**EXERCISE DETAILS**: Output the lines that follow exactly as they are.

**RAW DATA**:
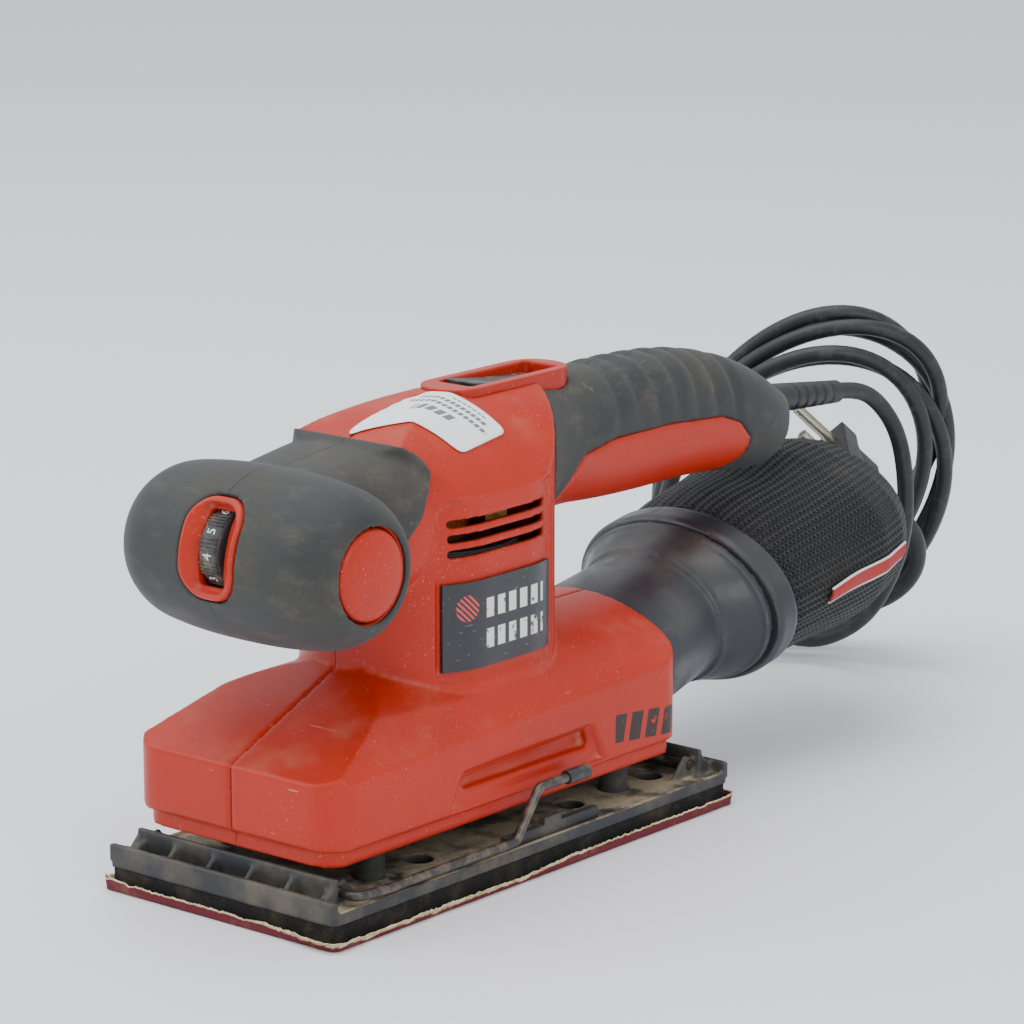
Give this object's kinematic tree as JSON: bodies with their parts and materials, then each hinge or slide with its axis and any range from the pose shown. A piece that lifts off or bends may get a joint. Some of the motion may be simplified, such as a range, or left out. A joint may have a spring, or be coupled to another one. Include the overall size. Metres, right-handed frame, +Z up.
{
  "type": "orbital sander",
  "caption": "Corded orbital sander for a third of a sheet: red housing, rubber cross grip and rear handle, oscillating platen with wire paper clamps, dust bag and coiled lead.",
  "frame": {"origin": "centre of the sanding plate on the working face of the paper, below the spindle axis", "axes": "+Z up along the spindle, -Y towards the cross grip at the front, +Y towards the rear handle, dust bag and lead, +X to the tool's left-hand flank seen from behind the cross grip"},
  "size_m": [0.1391, 0.4001, 0.1445],
  "materials": {
    "housing": "satin",
    "grip": "matt, dusty",
    "platen": "matt, dusty",
    "dark_plastic": "satin",
    "adapter": "satin, worn edges",
    "foam": "cellular",
    "abrasive": "grit",
    "steel": "bare",
    "laminations": "stacked sheet",
    "copper": "enamelled wire",
    "brass": "bare",
    "carbon": "pressed graphite",
    "board": "resin",
    "bag": "knitted mesh",
    "tag": "woven",
    "label": "printed foil",
    "sticker": "coated",
    "lead": "satin",
    "pins": "plated",
    "fan": "satin"
  },
  "bodies": {
    "body": {"housing_left": "housing", "housing_right": "housing", "front_grip_rubber": "grip", "grip_end_plug_left": "housing", "grip_end_plug_right": "housing", "dial_frame": "housing", "dial_pin": "steel", "handle_rubber": "grip", "switch_frame": "housing", "switch_body": "dark_plastic", "nameplate_left": "label", "nameplate_right": "label", "paper_sticker": "sticker", "speed_control_board": "board", "motor_stator": "laminations", "field_coils": "copper", "upper_bearing": "steel", "lower_bearing": "steel", "brush_holder_left": "brass", "brush_holder_right": "brass", "carbon_brush_left": "carbon", "carbon_brush_right": "carbon", "housing_screws": "steel", "strain_relief": "lead", "cord_clamp": "dark_plastic", "dust_adapter": "adapter", "bag_ring": "adapter", "dust_bag": "bag", "bag_tag": "tag", "mains_lead": "lead", "lead_hank": "lead", "plug_lead": "lead", "plug_body": "lead", "plug_pins": "pins"},
    "spindle": {"motor_shaft": "steel", "armature_core": "laminations", "armature_winding": "copper", "commutator": "copper", "cooling_fan": "fan", "counterweight": "laminations", "eccentric_screw": "steel", "retaining_washer": "steel"},
    "platen": {"platen_plate": "platen", "platen_bearing": "steel", "foam_pad": "foam", "sanding_paper": "abrasive", "flexible_posts": "grip", "clamp_catch_left": "platen", "clamp_catch_right": "platen"},
    "front_clamp": {"front_clamp_wire": "steel", "front_clamp_grip": "dark_plastic"},
    "rear_clamp": {"rear_clamp_wire": "steel", "rear_clamp_grip": "dark_plastic"},
    "dial": {"speed_dial": "dark_plastic"},
    "rocker": {"switch_rocker": "dark_plastic"}
  },
  "joints": [
    {"name": "spindle_spin", "type": "hinge", "parent": "body", "child": "spindle", "pos_m": [0, 0, 0.05], "axis": [0, 0, 1], "continuous": true},
    {"name": "platen_orbit", "type": "hinge", "parent": "spindle", "child": "platen", "pos_m": [0, 0.001, 0.015], "axis": [0, 0, 1], "continuous": true},
    {"name": "front_clamp_swing", "type": "hinge", "parent": "platen", "child": "front_clamp", "pos_m": [0, -0.0837, 0.0137], "axis": [1, 0, 0], "range_deg": [0, 60]},
    {"name": "rear_clamp_swing", "type": "hinge", "parent": "platen", "child": "rear_clamp", "pos_m": [0, 0.0837, 0.0137], "axis": [-1, 0, 0], "range_deg": [0, 60]},
    {"name": "dial_turn", "type": "hinge", "parent": "body", "child": "dial", "pos_m": [0, -0.0845, 0.1107], "axis": [1, 0, 0], "range_deg": [-130, 130]},
    {"name": "rocker_tip", "type": "hinge", "parent": "body", "child": "rocker", "pos_m": [0, 0.034, 0.1351], "axis": [1, 0, 0], "range_deg": [0, 11]}
  ],
  "couplings": [
    {"joint": "platen_orbit", "follows": "spindle_spin", "ratio": -1}
  ]
}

**SOLVED PROBLEM**:
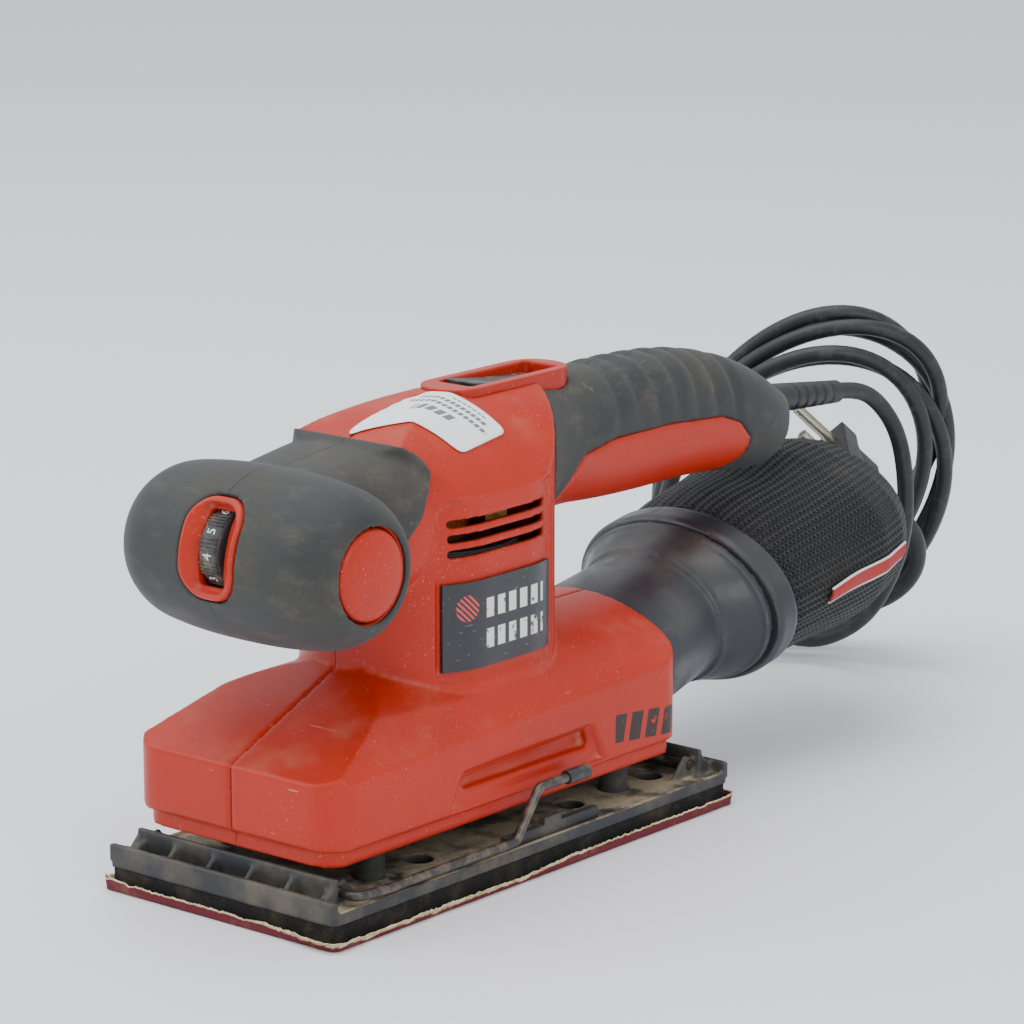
Give this object's kinematic tree as JSON: bodies with their parts and materials, then each hinge or slide with its axis and any range from the pose shown. A piece that lifts off or bends may get a joint. Some of the motion may be simplified, such as a range, or left out. A joint may have a spring, or be coupled to another one. Include the overall size. Metres, right-handed frame, +Z up.
{
  "type": "orbital sander",
  "caption": "Corded orbital sander for a third of a sheet: red housing, rubber cross grip and rear handle, oscillating platen with wire paper clamps, dust bag and coiled lead.",
  "frame": {"origin": "centre of the sanding plate on the working face of the paper, below the spindle axis", "axes": "+Z up along the spindle, -Y towards the cross grip at the front, +Y towards the rear handle, dust bag and lead, +X to the tool's left-hand flank seen from behind the cross grip"},
  "size_m": [0.1391, 0.4001, 0.1445],
  "materials": {
    "housing": "satin",
    "grip": "matt, dusty",
    "platen": "matt, dusty",
    "dark_plastic": "satin",
    "adapter": "satin, worn edges",
    "foam": "cellular",
    "abrasive": "grit",
    "steel": "bare",
    "laminations": "stacked sheet",
    "copper": "enamelled wire",
    "brass": "bare",
    "carbon": "pressed graphite",
    "board": "resin",
    "bag": "knitted mesh",
    "tag": "woven",
    "label": "printed foil",
    "sticker": "coated",
    "lead": "satin",
    "pins": "plated",
    "fan": "satin"
  },
  "bodies": {
    "body": {"housing_left": "housing", "housing_right": "housing", "front_grip_rubber": "grip", "grip_end_plug_left": "housing", "grip_end_plug_right": "housing", "dial_frame": "housing", "dial_pin": "steel", "handle_rubber": "grip", "switch_frame": "housing", "switch_body": "dark_plastic", "nameplate_left": "label", "nameplate_right": "label", "paper_sticker": "sticker", "speed_control_board": "board", "motor_stator": "laminations", "field_coils": "copper", "upper_bearing": "steel", "lower_bearing": "steel", "brush_holder_left": "brass", "brush_holder_right": "brass", "carbon_brush_left": "carbon", "carbon_brush_right": "carbon", "housing_screws": "steel", "strain_relief": "lead", "cord_clamp": "dark_plastic", "dust_adapter": "adapter", "bag_ring": "adapter", "dust_bag": "bag", "bag_tag": "tag", "mains_lead": "lead", "lead_hank": "lead", "plug_lead": "lead", "plug_body": "lead", "plug_pins": "pins"},
    "spindle": {"motor_shaft": "steel", "armature_core": "laminations", "armature_winding": "copper", "commutator": "copper", "cooling_fan": "fan", "counterweight": "laminations", "eccentric_screw": "steel", "retaining_washer": "steel"},
    "platen": {"platen_plate": "platen", "platen_bearing": "steel", "foam_pad": "foam", "sanding_paper": "abrasive", "flexible_posts": "grip", "clamp_catch_left": "platen", "clamp_catch_right": "platen"},
    "front_clamp": {"front_clamp_wire": "steel", "front_clamp_grip": "dark_plastic"},
    "rear_clamp": {"rear_clamp_wire": "steel", "rear_clamp_grip": "dark_plastic"},
    "dial": {"speed_dial": "dark_plastic"},
    "rocker": {"switch_rocker": "dark_plastic"}
  },
  "joints": [
    {"name": "spindle_spin", "type": "hinge", "parent": "body", "child": "spindle", "pos_m": [0, 0, 0.05], "axis": [0, 0, 1], "continuous": true},
    {"name": "platen_orbit", "type": "hinge", "parent": "spindle", "child": "platen", "pos_m": [0, 0.001, 0.015], "axis": [0, 0, 1], "continuous": true},
    {"name": "front_clamp_swing", "type": "hinge", "parent": "platen", "child": "front_clamp", "pos_m": [0, -0.0837, 0.0137], "axis": [1, 0, 0], "range_deg": [0, 60]},
    {"name": "rear_clamp_swing", "type": "hinge", "parent": "platen", "child": "rear_clamp", "pos_m": [0, 0.0837, 0.0137], "axis": [-1, 0, 0], "range_deg": [0, 60]},
    {"name": "dial_turn", "type": "hinge", "parent": "body", "child": "dial", "pos_m": [0, -0.0845, 0.1107], "axis": [1, 0, 0], "range_deg": [-130, 130]},
    {"name": "rocker_tip", "type": "hinge", "parent": "body", "child": "rocker", "pos_m": [0, 0.034, 0.1351], "axis": [1, 0, 0], "range_deg": [0, 11]}
  ],
  "couplings": [
    {"joint": "platen_orbit", "follows": "spindle_spin", "ratio": -1}
  ]
}